§ Data for this task
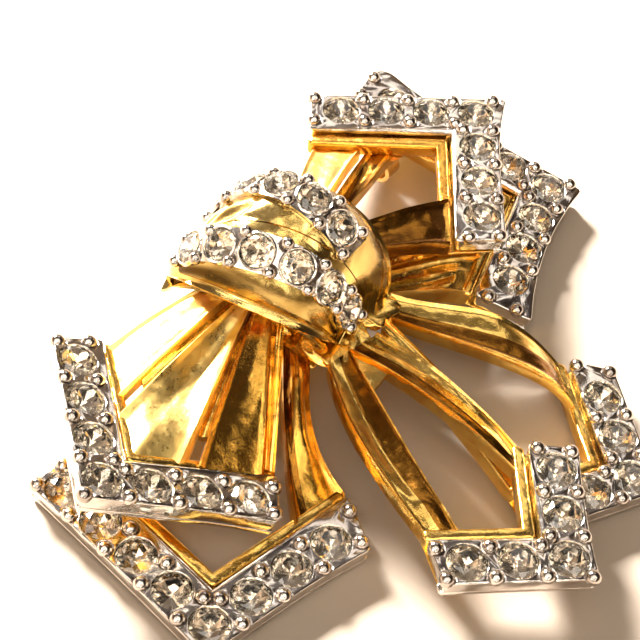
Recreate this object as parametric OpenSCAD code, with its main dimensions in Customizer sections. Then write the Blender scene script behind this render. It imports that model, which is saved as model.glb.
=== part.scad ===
// Bow brooch of cast, gold plated metal with paved stone settings.
// X runs along the bow, +Y is the top of the bow and the tails point to -Y.
// +Z is the front. The brooch lies on its back on z = 0.

/* [Stones] */
// Diameter of a stone across its girdle
stone_d = 2.6; // [2.2:0.1:2.8]
// Height of the crown above the girdle
crown_h = 0.42; // [0.3:0.02:0.6]
// Depth of the pointed back below the girdle
pavilion_h = 0.8; // [0.7:0.05:0.85]
// Diameter of the flat table
table_d = 1.5; // [1.2:0.1:1.8]
// Height of the plain edge of the girdle
girdle_h = 0.12; // [0.08:0.01:0.16]
// Distance between stone centres along a setting
pitch = 3.3; // [3.2:0.1:3.6]
// Play between a stone and its seat
seat_play = 0.1; // [0.06:0.01:0.15]

/* [Settings] */
// Distance from the stones' middle to the outer edge of a setting
band_out = 1.55; // [1.5:0.05:1.9]
// Distance from the stones' middle to the inner edge of a setting
band_in = 2; // [1.7:0.05:2.3]
// Thickness of the slab that holds the stones
slab_t = 1.25; // [1.25:0.05:1.5]
// Metal beyond the last stone's centre at the end of an arm
arm_end = 1.75; // [1.7:0.05:2.3]
// Diameter of the small round prong beads
bead_d = 0.9; // [0.7:0.05:1]
// Distance from the band's middle to the beads at its outer edge
bead_out = 1.15; // [1.1:0.05:1.4]
// Distance from the band's middle to the beads at its inner edge
bead_in = 1.05; // [1:0.05:1.3]
// Depth of the girdle's top below the face of the slab
girdle_sink = 0.1; // [0.05:0.01:0.15]

/* [Gold work] */
// Thickness of the gold tray under a setting
tray_t = 0.4; // [0.3:0.05:0.6]
// Width of the gold lip inside a setting's angle
lip_w = 0.9; // [0.7:0.1:1.2]
// Step from the face of a setting down to its gold lip
lip_drop = 0.4; // [0.3:0.05:0.7]
// Thickness of a pleat
pleat_t = 1; // [0.8:0.1:1.2]
// Clearance between neighbouring pieces
gap = 0.1; // [0.06:0.01:0.15]

/* [Knot] */
// Middle of the knot above the middle of the brooch
knot_y = 10.4; // [10.1:0.1:10.7]
// Half length of the knot from its middle to either end
knot_half_l = 5.9; // [5.7:0.1:6.3]
// Half width of the knot's left and right bands at its middle
knot_half_w = [5.6, 5]; // [4.8:0.1:6]
// Height of the knot's ends above the table
knot_end_z = 4.35; // [4.3:0.05:4.8]
// Height of the crest of the knot's left and right bands above the table
knot_top_z = [12.2, 12.9]; // [11.8:0.1:13.4]
// Sideways lean of the knot from its middle to either end
knot_lean = 1.6; // [1.2:0.1:1.8]
// Thickness of a knot band
wrap_t = 0.9; // [0.7:0.1:1.1]
// Width of a paved strip on the knot
strip_w = 2.7; // [2.6:0.1:2.8]
// Thickness of a paved strip
strip_t = 1.3; // [1.25:0.05:1.4]
// Diameter of the smaller stones on the knot
knot_stone_d = 2.2; // [2:0.1:2.3]
// Height of a paved strip above its band
strip_rise = 0.35; // [0.25:0.05:0.5]

/* [Pin] */
// Distance from an upper loop's corner stone in to the hinge or catch post
pin_inset = 5.2; // [4.8:0.1:6]
// Height of the pin above the middle of the brooch
pin_y = 10.9; // [10.4:0.1:11.1]
// Diameter of the pin's stem
stem_d = 0.9; // [0.7:0.1:1.2]
// Height of the stem's centre above the table
stem_z = 1.2; // [1.1:0.1:1.5]
// Width of the hinge and catch posts
post_w = 1.3; // [1.1:0.1:1.6]

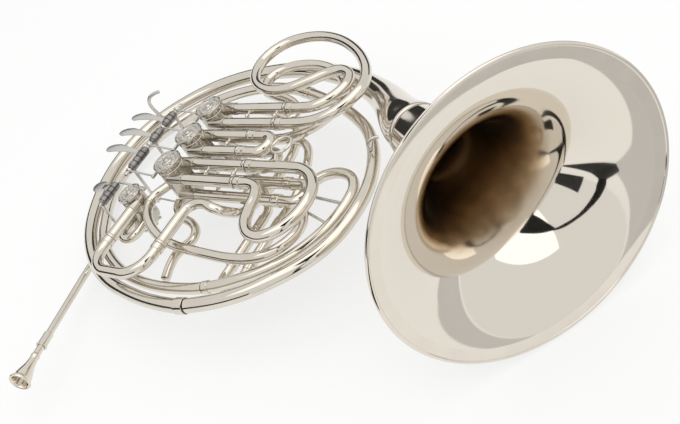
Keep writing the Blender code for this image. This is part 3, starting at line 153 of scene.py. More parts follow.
def card(name, edges, shade):
    """A strip of felt or board between two edges, which only shows in the metal."""
    points = [point for pair in edges for point in pair]
    faces = [(2 * i, 2 * i + 1, 2 * i + 3, 2 * i + 2) for i in range(len(edges) - 1)]
    mesh = bpy.data.meshes.new(name)
    mesh.from_pydata(points, [], faces)
    made = bpy.data.objects.new(name, mesh)
    bpy.context.collection.objects.link(made)
    paint, _, shader = node_material(name)
    shader.inputs["Base Color"].default_value = (shade, shade, shade, 1.0)
    shader.inputs["Roughness"].default_value = 1.0
    mesh.materials.append(paint)
    made.visible_camera = False
    made.visible_shadow = False
    made.visible_diffuse = False


card("tent_gap", GAP_EDGES, 0.01)
card("grey_mat", GREY_MAT_EDGES, 0.60)
card("dark_wall", WALL_EDGES, 0.03)

TENT_ROOF_SIZE = 2.4
bpy.ops.object.light_add(type="AREA", location=(0.3, 0.0, 1.75))
roof = bpy.context.object
roof.data.energy = 11.0
roof.data.size = TENT_ROOF_SIZE

bpy.context.scene.view_settings.view_transform = "Standard"

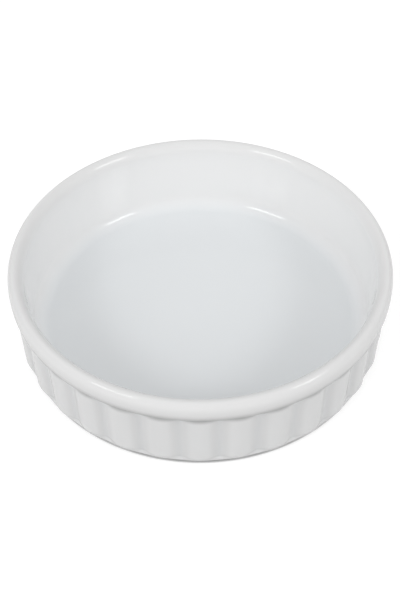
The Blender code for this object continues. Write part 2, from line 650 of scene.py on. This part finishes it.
def turning_tree():
    """Geometry Nodes that turn a section into a body and press its flutes in."""
    tree = bpy.data.node_groups.new("turned_and_fluted_dish", "GeometryNodeTree")
    for name, kind in (
        ("Section", "NodeSocketGeometry"),
        ("Flutes", "NodeSocketInt"),
        ("Steps", "NodeSocketInt"),
        ("Depth", "NodeSocketFloat"),
        ("Roundness", "NodeSocketFloat"),
        ("Groove Fillet", "NodeSocketFloat"),
        ("Groove Shade", "NodeSocketFloat"),
        ("Bare Height", "NodeSocketFloat"),
        ("Glaze", "NodeSocketMaterial"),
        ("Bare Porcelain", "NodeSocketMaterial"),
    ):
        tree.interface.new_socket(name, in_out="INPUT", socket_type=kind)
    tree.interface.new_socket("Dish", in_out="OUTPUT", socket_type="NodeSocketGeometry")
    given = add_node(tree, "NodeGroupInput").outputs

    # One row of the grid for each point of the section, and one column for each step round the dish
    rows = add_node(tree, "GeometryNodeAttributeDomainSize", (given["Section"],)).outputs["Point Count"]
    columns = add_node(tree, "ShaderNodeMath", (given["Flutes"], given["Steps"]), operation="MULTIPLY")
    with_seam = add_node(tree, "ShaderNodeMath", (columns, 1.0), operation="ADD")
    grid = add_node(tree, "GeometryNodeMeshGrid", {"Vertices X": with_seam, "Vertices Y": rows})
    index = add_node(tree, "GeometryNodeInputIndex")
    row = add_node(tree, "ShaderNodeMath", (index, rows), operation="MODULO")
    middle = add_node(tree, "ShaderNodeMath", (index, 0.5), operation="ADD")
    columns_in = add_node(tree, "ShaderNodeMath", (middle, rows), operation="DIVIDE")
    column = add_node(tree, "ShaderNodeMath", (columns_in,), operation="FLOOR")

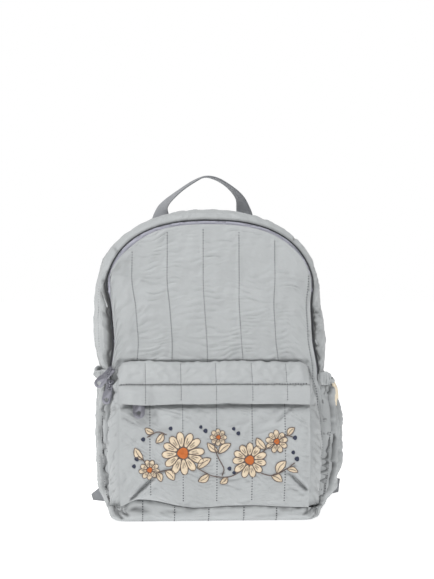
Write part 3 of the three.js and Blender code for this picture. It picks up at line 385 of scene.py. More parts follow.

§ Job
Quote the data in full, keeping each word unchanged.

§ Full output
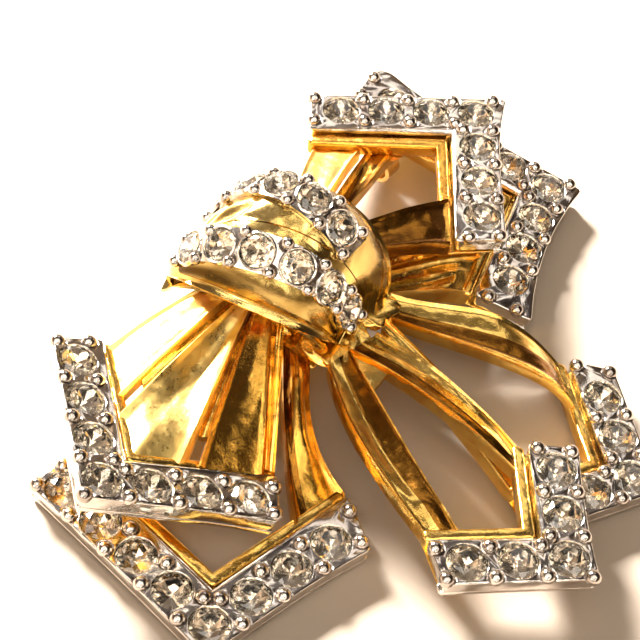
Recreate this object as parametric OpenSCAD code, with its main dimensions in Customizer sections. Then write the Blender scene script behind this render. It imports that model, which is saved as model.glb.
=== part.scad ===
// Bow brooch of cast, gold plated metal with paved stone settings.
// X runs along the bow, +Y is the top of the bow and the tails point to -Y.
// +Z is the front. The brooch lies on its back on z = 0.

/* [Stones] */
// Diameter of a stone across its girdle
stone_d = 2.6; // [2.2:0.1:2.8]
// Height of the crown above the girdle
crown_h = 0.42; // [0.3:0.02:0.6]
// Depth of the pointed back below the girdle
pavilion_h = 0.8; // [0.7:0.05:0.85]
// Diameter of the flat table
table_d = 1.5; // [1.2:0.1:1.8]
// Height of the plain edge of the girdle
girdle_h = 0.12; // [0.08:0.01:0.16]
// Distance between stone centres along a setting
pitch = 3.3; // [3.2:0.1:3.6]
// Play between a stone and its seat
seat_play = 0.1; // [0.06:0.01:0.15]

/* [Settings] */
// Distance from the stones' middle to the outer edge of a setting
band_out = 1.55; // [1.5:0.05:1.9]
// Distance from the stones' middle to the inner edge of a setting
band_in = 2; // [1.7:0.05:2.3]
// Thickness of the slab that holds the stones
slab_t = 1.25; // [1.25:0.05:1.5]
// Metal beyond the last stone's centre at the end of an arm
arm_end = 1.75; // [1.7:0.05:2.3]
// Diameter of the small round prong beads
bead_d = 0.9; // [0.7:0.05:1]
// Distance from the band's middle to the beads at its outer edge
bead_out = 1.15; // [1.1:0.05:1.4]
// Distance from the band's middle to the beads at its inner edge
bead_in = 1.05; // [1:0.05:1.3]
// Depth of the girdle's top below the face of the slab
girdle_sink = 0.1; // [0.05:0.01:0.15]

/* [Gold work] */
// Thickness of the gold tray under a setting
tray_t = 0.4; // [0.3:0.05:0.6]
// Width of the gold lip inside a setting's angle
lip_w = 0.9; // [0.7:0.1:1.2]
// Step from the face of a setting down to its gold lip
lip_drop = 0.4; // [0.3:0.05:0.7]
// Thickness of a pleat
pleat_t = 1; // [0.8:0.1:1.2]
// Clearance between neighbouring pieces
gap = 0.1; // [0.06:0.01:0.15]

/* [Knot] */
// Middle of the knot above the middle of the brooch
knot_y = 10.4; // [10.1:0.1:10.7]
// Half length of the knot from its middle to either end
knot_half_l = 5.9; // [5.7:0.1:6.3]
// Half width of the knot's left and right bands at its middle
knot_half_w = [5.6, 5]; // [4.8:0.1:6]
// Height of the knot's ends above the table
knot_end_z = 4.35; // [4.3:0.05:4.8]
// Height of the crest of the knot's left and right bands above the table
knot_top_z = [12.2, 12.9]; // [11.8:0.1:13.4]
// Sideways lean of the knot from its middle to either end
knot_lean = 1.6; // [1.2:0.1:1.8]
// Thickness of a knot band
wrap_t = 0.9; // [0.7:0.1:1.1]
// Width of a paved strip on the knot
strip_w = 2.7; // [2.6:0.1:2.8]
// Thickness of a paved strip
strip_t = 1.3; // [1.25:0.05:1.4]
// Diameter of the smaller stones on the knot
knot_stone_d = 2.2; // [2:0.1:2.3]
// Height of a paved strip above its band
strip_rise = 0.35; // [0.25:0.05:0.5]

/* [Pin] */
// Distance from an upper loop's corner stone in to the hinge or catch post
pin_inset = 5.2; // [4.8:0.1:6]
// Height of the pin above the middle of the brooch
pin_y = 10.9; // [10.4:0.1:11.1]
// Diameter of the pin's stem
stem_d = 0.9; // [0.7:0.1:1.2]
// Height of the stem's centre above the table
stem_z = 1.2; // [1.1:0.1:1.5]
// Width of the hinge and catch posts
post_w = 1.3; // [1.1:0.1:1.6]

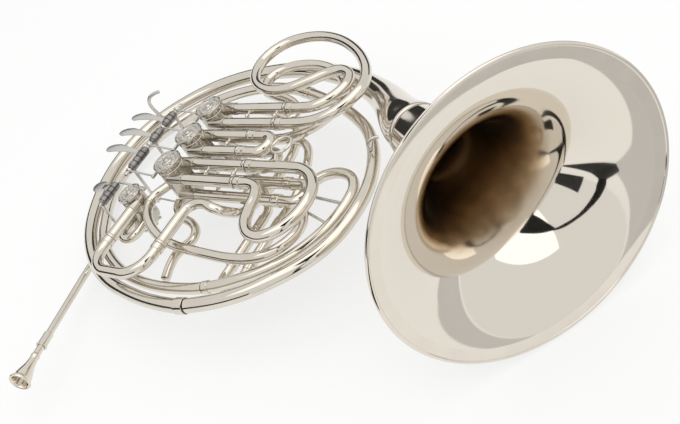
Keep writing the Blender code for this image. This is part 3, starting at line 153 of scene.py. More parts follow.
def card(name, edges, shade):
    """A strip of felt or board between two edges, which only shows in the metal."""
    points = [point for pair in edges for point in pair]
    faces = [(2 * i, 2 * i + 1, 2 * i + 3, 2 * i + 2) for i in range(len(edges) - 1)]
    mesh = bpy.data.meshes.new(name)
    mesh.from_pydata(points, [], faces)
    made = bpy.data.objects.new(name, mesh)
    bpy.context.collection.objects.link(made)
    paint, _, shader = node_material(name)
    shader.inputs["Base Color"].default_value = (shade, shade, shade, 1.0)
    shader.inputs["Roughness"].default_value = 1.0
    mesh.materials.append(paint)
    made.visible_camera = False
    made.visible_shadow = False
    made.visible_diffuse = False


card("tent_gap", GAP_EDGES, 0.01)
card("grey_mat", GREY_MAT_EDGES, 0.60)
card("dark_wall", WALL_EDGES, 0.03)

TENT_ROOF_SIZE = 2.4
bpy.ops.object.light_add(type="AREA", location=(0.3, 0.0, 1.75))
roof = bpy.context.object
roof.data.energy = 11.0
roof.data.size = TENT_ROOF_SIZE

bpy.context.scene.view_settings.view_transform = "Standard"

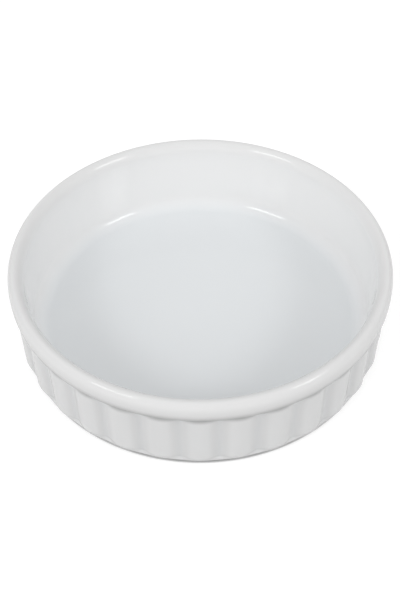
The Blender code for this object continues. Write part 2, from line 650 of scene.py on. This part finishes it.
def turning_tree():
    """Geometry Nodes that turn a section into a body and press its flutes in."""
    tree = bpy.data.node_groups.new("turned_and_fluted_dish", "GeometryNodeTree")
    for name, kind in (
        ("Section", "NodeSocketGeometry"),
        ("Flutes", "NodeSocketInt"),
        ("Steps", "NodeSocketInt"),
        ("Depth", "NodeSocketFloat"),
        ("Roundness", "NodeSocketFloat"),
        ("Groove Fillet", "NodeSocketFloat"),
        ("Groove Shade", "NodeSocketFloat"),
        ("Bare Height", "NodeSocketFloat"),
        ("Glaze", "NodeSocketMaterial"),
        ("Bare Porcelain", "NodeSocketMaterial"),
    ):
        tree.interface.new_socket(name, in_out="INPUT", socket_type=kind)
    tree.interface.new_socket("Dish", in_out="OUTPUT", socket_type="NodeSocketGeometry")
    given = add_node(tree, "NodeGroupInput").outputs

    # One row of the grid for each point of the section, and one column for each step round the dish
    rows = add_node(tree, "GeometryNodeAttributeDomainSize", (given["Section"],)).outputs["Point Count"]
    columns = add_node(tree, "ShaderNodeMath", (given["Flutes"], given["Steps"]), operation="MULTIPLY")
    with_seam = add_node(tree, "ShaderNodeMath", (columns, 1.0), operation="ADD")
    grid = add_node(tree, "GeometryNodeMeshGrid", {"Vertices X": with_seam, "Vertices Y": rows})
    index = add_node(tree, "GeometryNodeInputIndex")
    row = add_node(tree, "ShaderNodeMath", (index, rows), operation="MODULO")
    middle = add_node(tree, "ShaderNodeMath", (index, 0.5), operation="ADD")
    columns_in = add_node(tree, "ShaderNodeMath", (middle, rows), operation="DIVIDE")
    column = add_node(tree, "ShaderNodeMath", (columns_in,), operation="FLOOR")

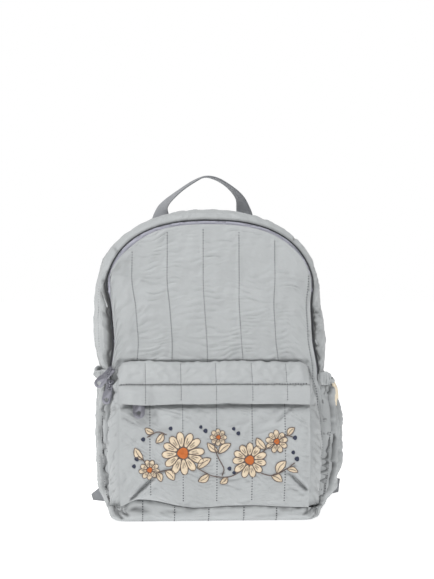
Write part 3 of the three.js and Blender code for this picture. It picks up at line 385 of scene.py. More parts follow.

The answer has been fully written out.